The idea that we meet a certain person and they are our soul mate, so that from then on we have eyes for no one else, just isn't what happens for a lot of people. I have briefly fallen in love with more than one person at a time on more than one occasion in the past, and it can become emotionally complicated.

Just how powerful and complex our sexual drive is can be seen from the politicians who tout family values and yet who have been caught having affairs, not to forget televangelists having affairs and even visiting prostitutes.

As you can see from the Tiger Woods situation, which has now resulted in divorce, having affairs is still a big issue in society. The real issue though is our fidelity toourselves, our betrayal of ourselves, when we don't step up to the plate by examiningwhy we are seeking affairs.

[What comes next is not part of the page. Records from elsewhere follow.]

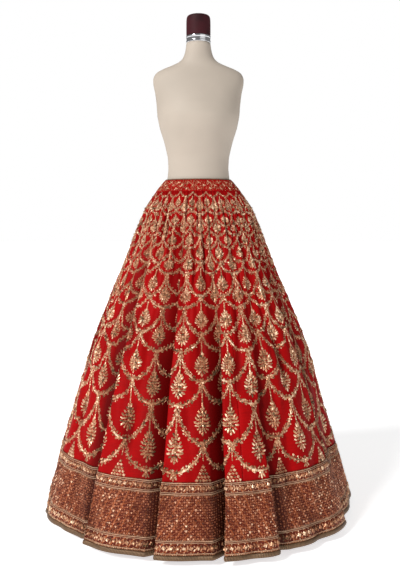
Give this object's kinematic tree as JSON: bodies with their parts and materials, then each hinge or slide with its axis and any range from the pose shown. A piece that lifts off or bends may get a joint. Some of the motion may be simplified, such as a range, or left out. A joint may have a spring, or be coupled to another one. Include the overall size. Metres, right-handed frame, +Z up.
{
  "type": "lehenga skirt on a limbless dress form",
  "caption": "Flared floor-length bridal lehenga skirt in embroidered red silk with a deep gold border, standing filled out on a limbless dress form.",
  "frame": {"origin": "centre of the round base's underside, on the surface that the stand rests on", "axes": "+Z up the dress form, the skirt's front faces -Y, and +X is to the viewer's right as seen from the front"},
  "size_m": [1.0366, 1.0321, 1.676],
  "materials": {
    "silk": "raw silk with a soft sheen",
    "border": "dense metallic thread and sequin embroidery",
    "edging": "antique gold cord",
    "gold_thread": "antique gold thread, raised",
    "form": "smooth cream, matte",
    "cap": "dark wine velvet",
    "chrome": "polished",
    "stand": "satin black"
  },
  "bodies": {
    "root": {"kali_01": "silk", "kali_02": "silk", "kali_03": "silk", "kali_04": "silk", "kali_05": "silk", "kali_06": "silk", "kali_07": "silk", "kali_08": "silk", "kali_09": "silk", "kali_10": "silk", "kali_11": "silk", "waistband": "silk", "waist_piping": "edging", "border_upper_band": "border", "border_main_band": "border", "border_lower_band": "border", "hem_piping": "edging", "form_torso": "form", "form_neck_ring": "chrome", "form_neck_cap": "cap", "stand_pole": "stand", "stand_base": "stand"}
  },
  "joints": []
}
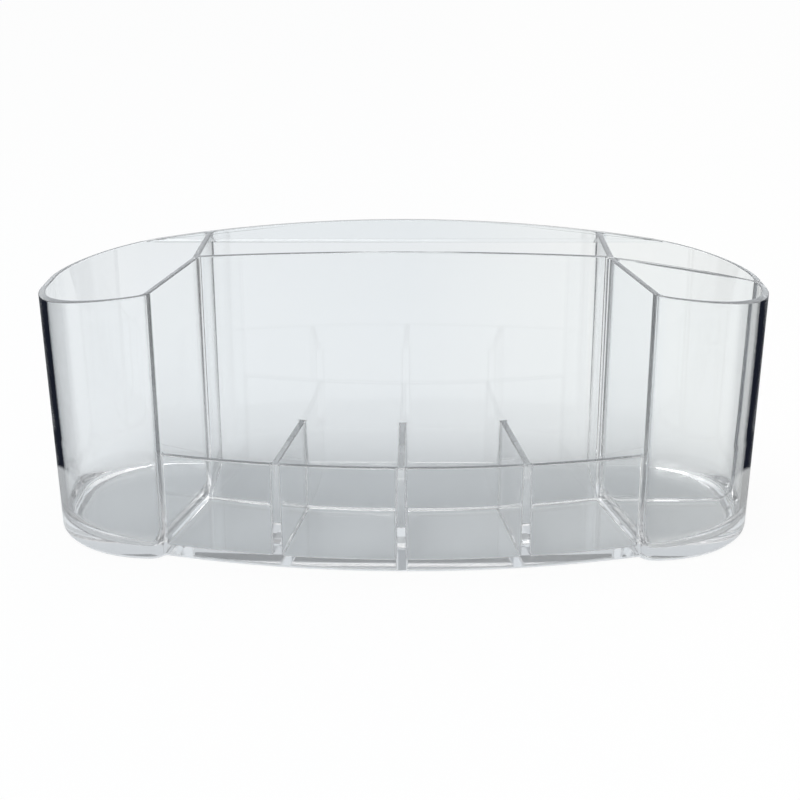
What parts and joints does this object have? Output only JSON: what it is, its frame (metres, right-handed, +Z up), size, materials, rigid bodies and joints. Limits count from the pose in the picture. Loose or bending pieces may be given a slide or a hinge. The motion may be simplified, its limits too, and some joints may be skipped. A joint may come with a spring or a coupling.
{
  "type": "plastic organizer",
  "caption": "Open-topped clear plastic vanity organizer with round end compartments, a long rear compartment and low front bays.",
  "frame": {"origin": "middle of the footprint, on the surface that the organizer stands on", "axes": "+X to the organizer's right seen from its low front, +Y to its back wall, +Z up"},
  "size_m": [0.3016, 0.112, 0.1194],
  "materials": {
    "floor_plate": "polished, water clear",
    "back_wall": "polished, water clear",
    "left_end_wall": "polished, water clear",
    "right_end_wall": "polished, water clear",
    "left_divider": "polished, water clear",
    "right_divider": "polished, water clear",
    "rear_partition": "polished, water clear",
    "pocket_divider": "polished, water clear",
    "front_wall": "polished, water clear",
    "left_bay_divider": "polished, water clear",
    "middle_bay_divider": "polished, water clear",
    "right_bay_divider": "polished, water clear"
  },
  "bodies": {
    "root": {"floor_plate": "floor_plate", "back_wall": "back_wall", "left_end_wall": "left_end_wall", "right_end_wall": "right_end_wall", "left_divider": "left_divider", "right_divider": "right_divider", "rear_partition": "rear_partition", "pocket_divider": "pocket_divider", "front_wall": "front_wall", "left_bay_divider": "left_bay_divider", "middle_bay_divider": "middle_bay_divider", "right_bay_divider": "right_bay_divider"}
  },
  "joints": []
}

On the other end of the scale, there's the furor over gay marriage, with some states banning it, as if what others do in the privacy of their lives somehow affects those who aren't involved. I have no interest in what my neighbors are doing, straight or gay. The issue here is why what others do is so threatening to us.

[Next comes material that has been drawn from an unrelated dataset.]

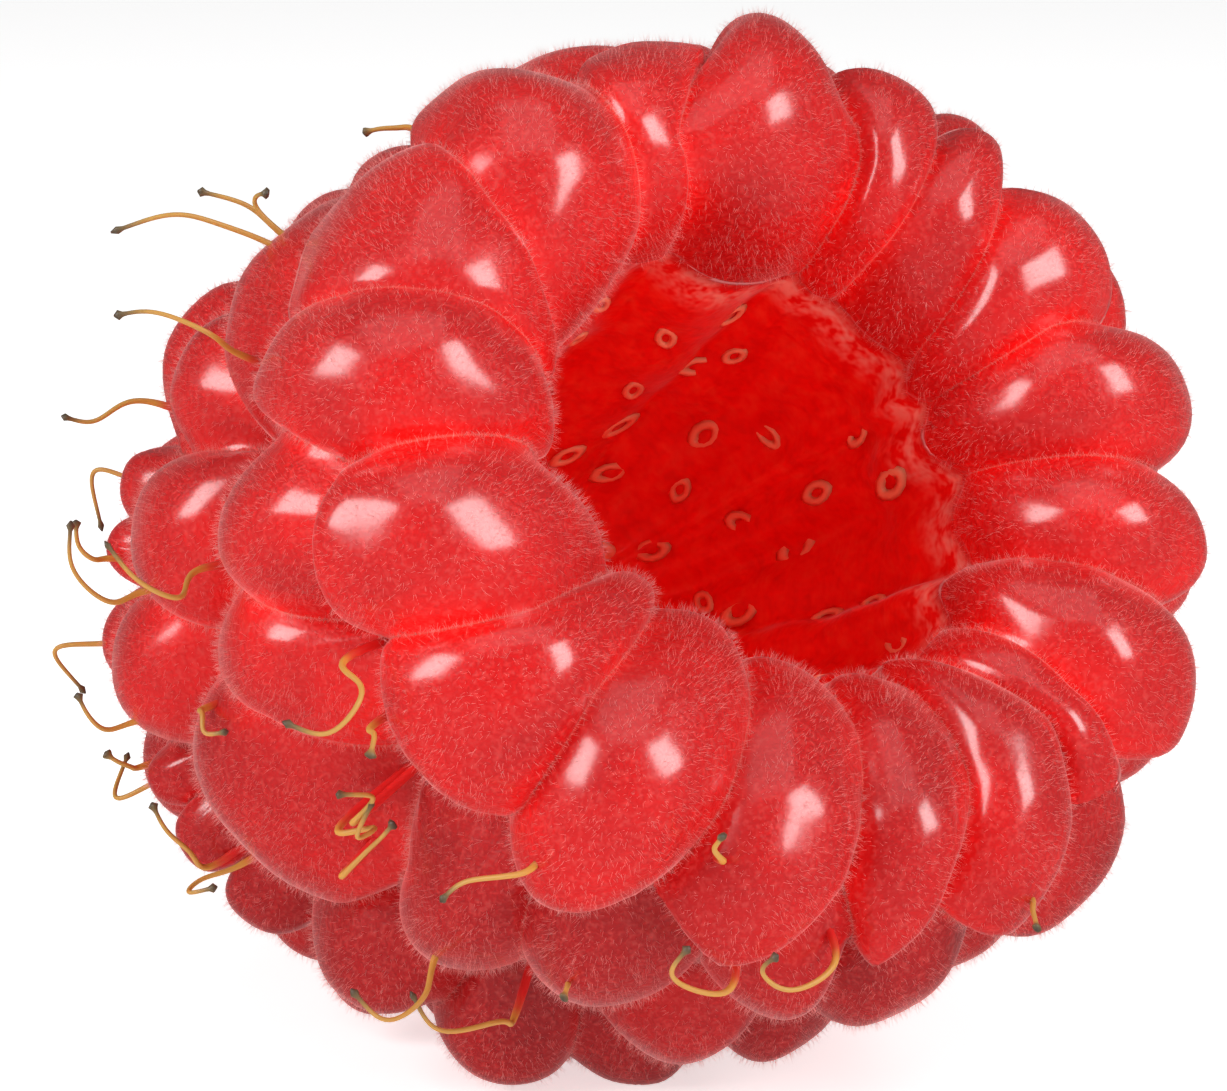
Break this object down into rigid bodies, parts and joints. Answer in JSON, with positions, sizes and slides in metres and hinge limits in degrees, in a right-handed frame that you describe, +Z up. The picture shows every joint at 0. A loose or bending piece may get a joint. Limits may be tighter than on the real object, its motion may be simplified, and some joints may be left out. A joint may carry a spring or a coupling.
{
  "type": "raspberry",
  "caption": "Picked ripe raspberry lying on its side, a hollow thimble of velvety red drupelets with dried styles",
  "frame": {"origin": "middle of the footprint box, on the surface that the fruit lies on", "axes": "+Z up; +Y toward the tip, which lies low at the back; the mouth of the hollow faces -Y and up; +X to the right seen from the mouth"},
  "size_m": [0.0244, 0.0264, 0.0231],
  "materials": {
    "drupelet_flesh": "velvety, translucent ripe fruit skin",
    "dried_style": "dry, golden brown thread",
    "down": "fine pale down"
  },
  "bodies": {
    "root": {"berry": "drupelet_flesh"}
  },
  "joints": []
}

What I have come to in my own journey is the realization that I must be content in myself before I can ever sort out an appropriate use of my sexuality based on integrity. As long as there is neediness, we simply don't use good judgment.

The pilot in our story learned to be alone. This is what all of us require, the ability to be comfortable with ourselves.

This comes from discovering the fullness of being at the heart of who we are, where we are united with the divine Source from which we have sprung.

In that comfortableness, we can then choose an approach to sexuality that is true to who we find ourselves to be, whether heterosexual or gay. This can include pleasuring ourselves, which is a perfectly natural use of sex. It can include relationships that enhance the humanity of both parties. But it is never destructive, never not grounded in mutuality, never degrading of another person.

Each of us has to work out for ourselves what integrity means for us in our particular situation. No one can give us ready-made answers, which are in fact counterproductive to becoming spiritually mature. It's in learning to hear our own true being that we grow up spiritualiy.

There is no God "out there somewhere" who is judging, condemning, punishing. The divine is within us. But we must also remember that the divine is within anyone with whom we become sexually involved. Are we honoring the divine in each other?

The divine does judge, and this judgment takes place within our own being. It's our own essence evaluating when we are being true to ourselves.

As St. Peter put it, "Judgment is now upon the household of God." The word judgment in Greek is krisis, from which we get our English word crisis. In other words, we are continually being brought into circumstances that ask us to bring our essential presence to bear upon the situation so that we discover what it means to act with divine integrity.

In my own journey I have felt this "judging" going on within me on many occasions, as I learn what's really true to my essential nature as a manifestation of the divine and what betrays who I am.

For me one of the key issues has become fidelity to my own heart. Not to the whims of my emotions, but to my essential being.

I cannot recommend David Schnarch's Intimacy & Desire, Michael Brown's The Radiance of Intimacy, and my own Lessons in Loving—A Journey into the Heart highly enough. They will give you the information you need to begin seeing what your sexuality is really all about.

Even when we have a beloved, we are essentially alone.

No one can ever "be there" for us in the way they were when we were in the womb or the cradle. There is no going back to that initial oneness. There is only going forward into a oneness that comprises a diversity—a oneness that involves the uniqueness of many, each of whom must be honored as manifestations of the divine Presence.

Living consciously in our sexuality is one of life's greatest challenges life brings us. Don't kick yourself for the lessons you may have had to learn, causing both yourself and others pain perhaps. Don't live in repression or suppression.

Instead allow your inner being to fill you brimful, and then see where this fullness takes you. It's a learning experience. We learn step by step how to be who we inherently are.